Elle estime que c’est à tort que la juridiction de première instance a considéré que le permis de construire modificatif ne pouvait être contesté que dans le cadre de l’instance, alors pendante, dirigée contre le permis de construire initial du 12 juillet 2018.

La cour a donc fait une interprétation plus conforme à l’esprit de la loi.

Elle a en effet constaté que le permis de construire a été communiqué aux requérants par courrier avec accusé de réception.

Cependant, le permis de construire n’a pas été produit dans le cadre de l’instance en cours dirigée contre le permis de construire initial.

Dès lors, les requérants n’étaient pas irrecevables à contester par un recours distinct le permis de construire modificatif du 23 mai 2019.

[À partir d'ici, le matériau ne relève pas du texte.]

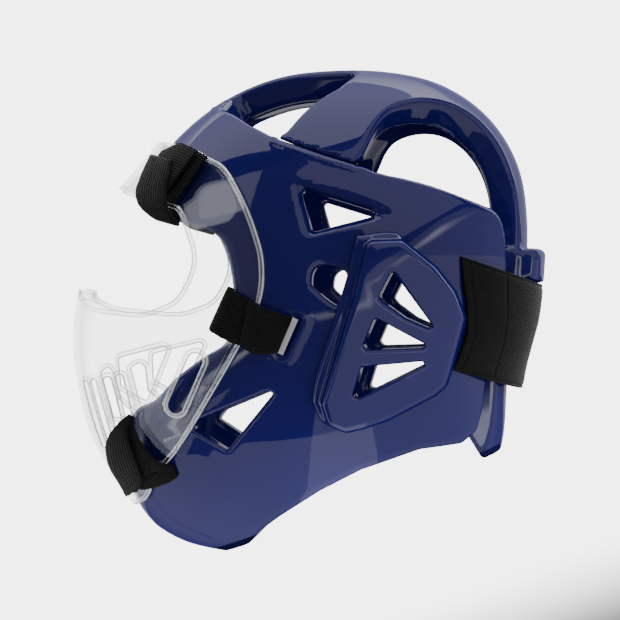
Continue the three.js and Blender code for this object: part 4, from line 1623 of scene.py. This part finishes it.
@dataclass
class Studio:
    """Pale floor and backdrop, soft lights and the photograph's camera."""

    pose: Pose
    turn_to_rear: float = 4.5
    distance: float = 1500.0
    view_width: float = 372.0
    aim: tuple[float, float, float] = (0.0, -15.0, -24.0)

    def camera(self) -> None:
        """Stand level with the worn head's left side, turned a little to the rear."""
        a = math.radians(self.turn_to_rear)
        back = np.array([math.cos(a), math.sin(a), 0.0])
        right = np.array([-math.sin(a), math.cos(a), 0.0])
        up = np.array([0.0, 0.0, 1.0])
        eye = self.pose.place(np.array([self.aim]) + back * self.distance)[0]
        axes = [self.pose.turn @ axis for axis in (right, up, back)]
        data = bpy.data.cameras.new("camera")
        data.lens = SENSOR_WIDTH * self.distance / self.view_width
        data.clip_end = 30.0
        camera = bpy.data.objects.new("camera", data)
        turn = Matrix([list(row) for row in np.array(axes).T]).to_4x4()
        camera.matrix_world = Matrix.Translation(Vector(eye)) @ turn
        bpy.context.scene.collection.objects.link(camera)
        bpy.context.scene.camera = camera

    @staticmethod
    def light(name: str, where: tuple[float, float, float], size: tuple[float, float], radiance: float,
              lie: bool = False) -> None:
        """A softbox, seen in the gloss but not by the camera.

        Args:
            name: the lamp's name.
            where: its middle, in metres.
            size: its sides in metres.
            radiance: brightness of its face.
            lie: whether it lies flat and faces up, instead of facing the headgear.
        """
        data = bpy.data.lights.new(name, "AREA")
        data.shape = "RECTANGLE"
        data.size, data.size_y = size
        data.energy = radiance * math.pi * size[0] * size[1]
        lamp = bpy.data.objects.new(name, data)
        lamp.location = where
        if lie:
            lamp.rotation_euler = (math.pi, 0.0, 0.0)
        else:
            direction = Vector((0.0, 0.0, LIT_HEIGHT)) - Vector(where)
            lamp.rotation_euler = direction.to_track_quat("-Z", "Y").to_euler()
        lamp.visible_camera = False
        bpy.context.scene.collection.objects.link(lamp)

    def backdrop(self) -> None:
        """A pale floor that curves up into a wall all round, brightest where it is seen at a flat angle."""
        turns = np.linspace(0, 2 * math.pi, PAPER_SIDES, endpoint=False)
        bend = np.linspace(0, math.pi / 2, 10)
        run = np.concatenate([[0.001, 0.5, 1.2], 3.0 + np.sin(bend), [4.0]])
        rise = np.concatenate([[0.0, 0.0, 0.0], 1 - np.cos(bend), [5.0]])
        spots = [(r * math.cos(t), r * math.sin(t), z) for r, z in zip(run, rise) for t in turns]
        data = bpy.data.meshes.new("backdrop")
        data.from_pydata(spots, [], ring_faces(len(run), PAPER_SIDES).tolist())
        data.polygons.foreach_set("use_smooth", np.ones(len(data.polygons), bool))
        shader = Shader("pale_paper", Base_Color=(0.05, 0.05, 0.05, 1.0), Roughness=1.0,
                        Specular_IOR_Level=0.0, Emission_Strength=1.0)
        view = shader.facing()
        parts = shader.node("ShaderNodeSeparateXYZ", Vector=shader.place())
        across = shader.maths("ABSOLUTE", Term(shader, parts.outputs["Y"]))
        left = Term(shader, parts.outputs["X"])
        near = shader.ramp(across, 0.65, 1.0, 1.0, 0.0) * shader.ramp(left, 0.7, 0.95, 1.0, 0.0)
        flat = shader.ramp(view, 0.82, 0.86) * near
        behind = shader.ramp(left, -1.3, -0.5, 1.0, 0.0)
        lit = shader.maths("MAXIMUM", flat, behind)
        glow = lit * (PAPER_BRIGHT - PAPER_DOWN) + PAPER_DOWN
        shader.feed(shader.surface, "Emission Color", glow)
        data.materials.append(shader.material)
        piece = bpy.data.objects.new("backdrop", data)
        bpy.context.scene.collection.objects.link(piece)

    def build(self) -> None:
        """Set the whole studio."""
        self.camera()
        self.backdrop()
        self.light("low_rear", (0.5, 0.16, 0.004), (1.4, 0.4), 1.1, lie=True)
        self.light("low_back", (0.2, 0.86, 0.003), (2.0, 1.0), 0.6, lie=True)
        self.light("low_front", (-0.19, -0.39, 0.004), (0.62, 0.8), 1.3, lie=True)
        self.light("low_cheek", (0.21, -0.5, 0.003), (0.18, 0.6), 1.2, lie=True)
        self.light("side_rear", (1.1, 0.95, 0.75), (1.9, 1.5), 1.1)
        self.light("brow", (1.1, -0.82, 1.4), (1.0, 0.6), 1.7)
        self.light("top", (-0.35, 0.3, 1.7), (2.6, 3.0), 2.6)
        self.light("face", (-0.3, -1.7, 0.6), (1.8, 1.2), 0.6)
        self.light("right", (-1.5, 0.55, 0.8), (1.5, 1.2), 0.3)
        world = bpy.data.worlds.new("studio")
        world.use_nodes = True
        air = world.node_tree.nodes["Background"]
        air.inputs["Color"].default_value = AIR_TINT
        air.inputs["Strength"].default_value = AIR_BRIGHT
        bpy.context.scene.world = world


def main() -> None:
    """Build every sub-assembly in order and note the sizes."""
    logging.basicConfig(level=logging.INFO, format="%(name)s: %(message)s")
    for start in list(bpy.data.objects):
        bpy.data.objects.remove(start)
    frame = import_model()
    LOG.info("%d nodes in the frame", len(frame["nodes"]))
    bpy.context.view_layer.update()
    builder = Builder()
    Studio(builder.pose).build()
    ribbed = Webbing("ribbed_webbing", Weave.ALONG, 1.5).make()
    # Its paler crown colour is a painted highlight.
    knitted = Webbing(
        "knitted_webbing", Weave.HONEYCOMB, 4.6, depth=0.0012, painted_crown_highlight=(0.013, 0.013, 0.0145, 1.0)
    ).make()
    wide = Webbing("wide_webbing", Weave.ALONG, 1.1, depth=0.0003, stitched=True).make()
    grey = GreyPlastic().make()
    Padding(builder, FoamSkin().make()).build()
    FaceShield(builder, ClearSheet().make()).build()
    Straps(builder, ribbed, knitted, wide, grey).build()


if __name__ == "__main__":
    main()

Pour cette raison, la cour conclut à l’irrégularité de l’ordonnance du tribunal administratif et à son annulation.

Cette solution, bien que logique, s’avère nécessaire dans la mesure où la rédaction du code de l’urbanisme demeure assez floue.

En synthèse, il faut donc conseiller aux parties d’être particulièrement vigilantes lorsqu’est en jeu la légalité d’un permis de construire modificatif.

Pour la commune et le bénéficiaire, il convient, dès l’existence d’une autorisation d’urbanisme modificative, de produire cet acte dans le cadre de l’instance portant sur le permis de construire initial.

Cette communication doit être réalisée via Télérecours, en précisant qu’elle intervient dans les conditions prévues par l’article L600-5-2 du Code de l’urbanisme.

Pour les requérants, deux solutions semblent s’imposer :
- à défaut de communication du permis modificatif par voie procédural, saisir le juge d’une requête dirigée contre le permis de construire modificatif ;
- en présence d’une communication du permis modificatif par voie procédural, dans le cadre de l’instance dirigée contre le permis de construire initial, compléter les conclusions en sollicitant l’annulation du permis modificatif.

Enfin, les tiers, c’est-à-dire un requérant qui n’aurait pas contesté le permis initial, devra naturellement introduire une requête à l’encontre du permis modificatif dans une nouvelle instance.

Il est donc important de suivre la jurisprudence afin de sécuriser juridiquement le contentieux.